Looked at from this point of view, the policymakers apparently have been unsuccessful in channeling more advantages from FDI. Therefore, their aim to attract more FDI needs to be questioned. Instead, in order to gain more from FDI, it is important and timely for policy makers to shift their focus from attracting more FDI to building more channels of FDI impacts.

The next item on the agenda of the policymakers includes synergizing the trade policy with industrial policy. Particularly, some initiatives should be taken in order to build stronger linkages between foreign and domestic plants, as well as to reduce the economy’s high dependency on imports of intermediate inputs. This is imperative since in the near future we are going to encounter a more liberalized trade regime.

In this respect, the development strategies and experiences of Japan and East Asian newly industrialized economies (Hong Kong, Taiwan, South Korea and Singapore) provide good lessons. During their earlier stage of development, these economies applied distinctive trade policies which were characterized as a coordinated pursuit of infant-industry protection and export promotion.

Thus, their development strategies involved interrelated trade and industrial policies. That is to allow for a constant upgrading of their industrial structures based on the development of technological capabilities, sometimes with the help of appropriate import protections, government subsidies and institutional building.

Another important item on the agenda is to create some incentives and healthy environments to improve the level of technological capabilities of domestic manufactures. This is crucial in order to increase the productivity and technology spillovers from FDI, through higher supply-chain linkages between foreign and domestic plants, and greater learning capacities of domestic plants.

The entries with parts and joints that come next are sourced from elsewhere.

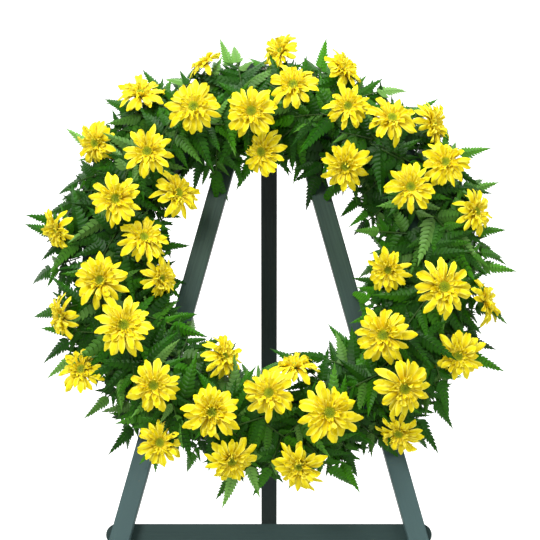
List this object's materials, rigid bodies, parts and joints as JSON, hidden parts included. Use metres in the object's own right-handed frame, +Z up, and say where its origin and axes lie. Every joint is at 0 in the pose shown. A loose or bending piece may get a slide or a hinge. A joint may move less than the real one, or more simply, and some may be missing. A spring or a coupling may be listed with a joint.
{
  "type": "funeral wreath on an easel",
  "caption": "Round standing wreath of yellow daisies and leatherleaf fern in a foam ring, wired to a folding three-legged wooden easel.",
  "frame": {"origin": "on the floor, at the centre of the bounding box's footprint, under the middle of the easel", "axes": "+Z up; the flowers face -Y; +X to the viewer's right"},
  "size_m": [0.6184, 0.4111, 0.8962],
  "materials": {
    "green_wood": "matte",
    "zinc_steel": "satin",
    "florist_wire": "gloss",
    "tray_plastic": "satin",
    "floral_foam": "matte",
    "daisy_petals": "matte",
    "fern_leaf": "satin"
  },
  "bodies": {
    "root": {"front_leg_left": "green_wood", "front_leg_right": "green_wood", "header_block": "green_wood", "cross_brace": "green_wood", "brace_screw_left": "zinc_steel", "brace_screw_right": "zinc_steel", "header_nail_left": "zinc_steel", "header_nail_right": "zinc_steel", "hinge_fixed_leaf": "zinc_steel", "hinge_pin": "zinc_steel", "tie_wire_upper_left": "florist_wire", "tie_wire_upper_right": "florist_wire", "tie_wire_lower_left": "florist_wire", "tie_wire_lower_right": "florist_wire", "ring_tray": "tray_plastic", "foam_ring": "floral_foam", "daisy_spray_01": "daisy_petals", "daisy_spray_02": "daisy_petals", "daisy_spray_03": "daisy_petals", "daisy_spray_04": "daisy_petals", "daisy_spray_05": "daisy_petals", "daisy_spray_06": "daisy_petals", "daisy_spray_07": "daisy_petals", "daisy_spray_08": "daisy_petals", "daisy_spray_09": "daisy_petals", "daisy_spray_10": "daisy_petals", "daisy_spray_11": "daisy_petals", "daisy_spray_12": "daisy_petals", "daisy_spray_13": "daisy_petals", "daisy_spray_14": "daisy_petals", "daisy_spray_15": "daisy_petals", "daisy_spray_16": "daisy_petals", "daisy_spray_17": "daisy_petals", "daisy_spray_18": "daisy_petals", "daisy_spray_19": "daisy_petals", "daisy_spray_20": "daisy_petals", "fern_outer_01": "fern_leaf", "fern_outer_02": "fern_leaf", "fern_outer_03": "fern_leaf", "fern_outer_04": "fern_leaf", "fern_outer_05": "fern_leaf", "fern_outer_06": "fern_leaf", "fern_outer_07": "fern_leaf", "fern_outer_08": "fern_leaf", "fern_outer_09": "fern_leaf", "fern_outer_10": "fern_leaf", "fern_outer_11": "fern_leaf", "fern_outer_12": "fern_leaf", "fern_outer_13": "fern_leaf", "fern_outer_14": "fern_leaf", "fern_inner_01": "fern_leaf", "fern_inner_02": "fern_leaf", "fern_inner_03": "fern_leaf", "fern_inner_04": "fern_leaf", "fern_inner_05": "fern_leaf", "fern_inner_06": "fern_leaf", "fern_inner_07": "fern_leaf", "fern_inner_08": "fern_leaf"},
    "rear_leg": {"rear_leg": "green_wood", "hinge_moving_leaf": "zinc_steel"}
  },
  "joints": [
    {"name": "rear_leg_fold", "type": "hinge", "parent": "root", "child": "rear_leg", "pos_m": [0, -0.01114, 0.84534], "axis": [-1, 0, 0], "range_deg": [0, 22.8]}
  ]
}
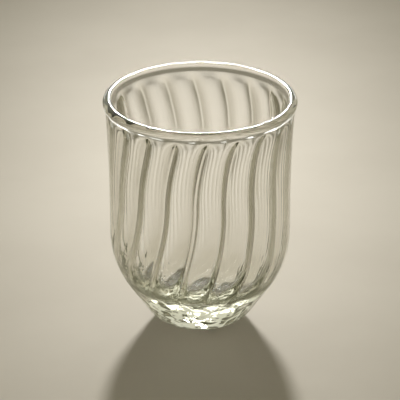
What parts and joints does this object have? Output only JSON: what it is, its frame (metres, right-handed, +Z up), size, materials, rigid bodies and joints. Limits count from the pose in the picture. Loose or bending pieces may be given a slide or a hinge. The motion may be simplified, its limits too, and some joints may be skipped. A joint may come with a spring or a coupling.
{
  "type": "drinking glass",
  "caption": "Hand-blown clear tumbler, smooth outside, with ridges inside that sweep down its wall, a rolled lip, a rounded bowl and a small flat foot.",
  "frame": {"origin": "middle of the flat face that the glass rests on", "axes": "+Z up along the axis of the glass, -Y towards the viewer of the picture"},
  "size_m": [0.08, 0.08, 0.1],
  "materials": {
    "clear_glass": "fire-polished clear glass with a faint olive tint"
  },
  "bodies": {
    "root": {"lip_bead": "clear_glass", "ribbed_wall": "clear_glass", "solid_base": "clear_glass"}
  },
  "joints": []
}
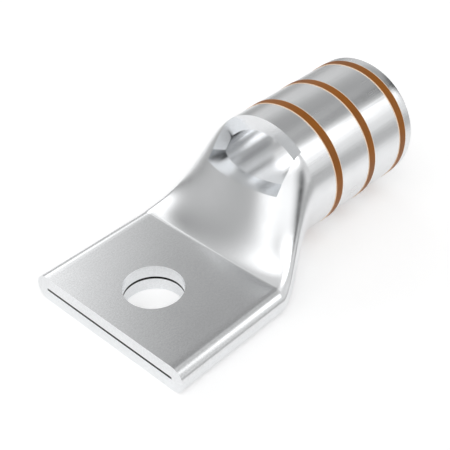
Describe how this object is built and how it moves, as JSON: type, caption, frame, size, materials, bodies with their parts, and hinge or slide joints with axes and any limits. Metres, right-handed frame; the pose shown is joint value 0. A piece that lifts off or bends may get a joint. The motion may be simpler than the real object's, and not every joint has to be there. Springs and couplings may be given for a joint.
{
  "type": "cable lug",
  "caption": "Tinned copper compression lug pressed from a tube: flat tongue with a stud hole, open barrel with an inspection window.",
  "frame": {"origin": "middle of the stud hole on the tongue's contact face", "axes": "+X along the tongue towards the barrel's mouth, +Y across the tongue, +Z away from the contact face"},
  "size_m": [0.0843, 0.044, 0.0317],
  "materials": {
    "tinned_copper": "bright tin plating over copper, satin with soft reflections",
    "band_ink": "brown marking ink, low gloss"
  },
  "bodies": {
    "root": {"lug_body": "tinned_copper", "crimp_band_1": "band_ink", "crimp_band_2": "band_ink", "crimp_band_3": "band_ink"}
  },
  "joints": []
}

For that reason, more incentives that facilitate the upgrading of technological capabilities of domestic manufacturers, such as in the use of new technologies or machinery, are needed. Likewise, it is also important to leverage the quality of educational institutions in the economy, both in the higher education and
vocational institutions.

The author, a lecturer at UPH Surabaya business school, is pursuing a PhD at the international trade and commerce department of Kyungsung University, Republic of Korea.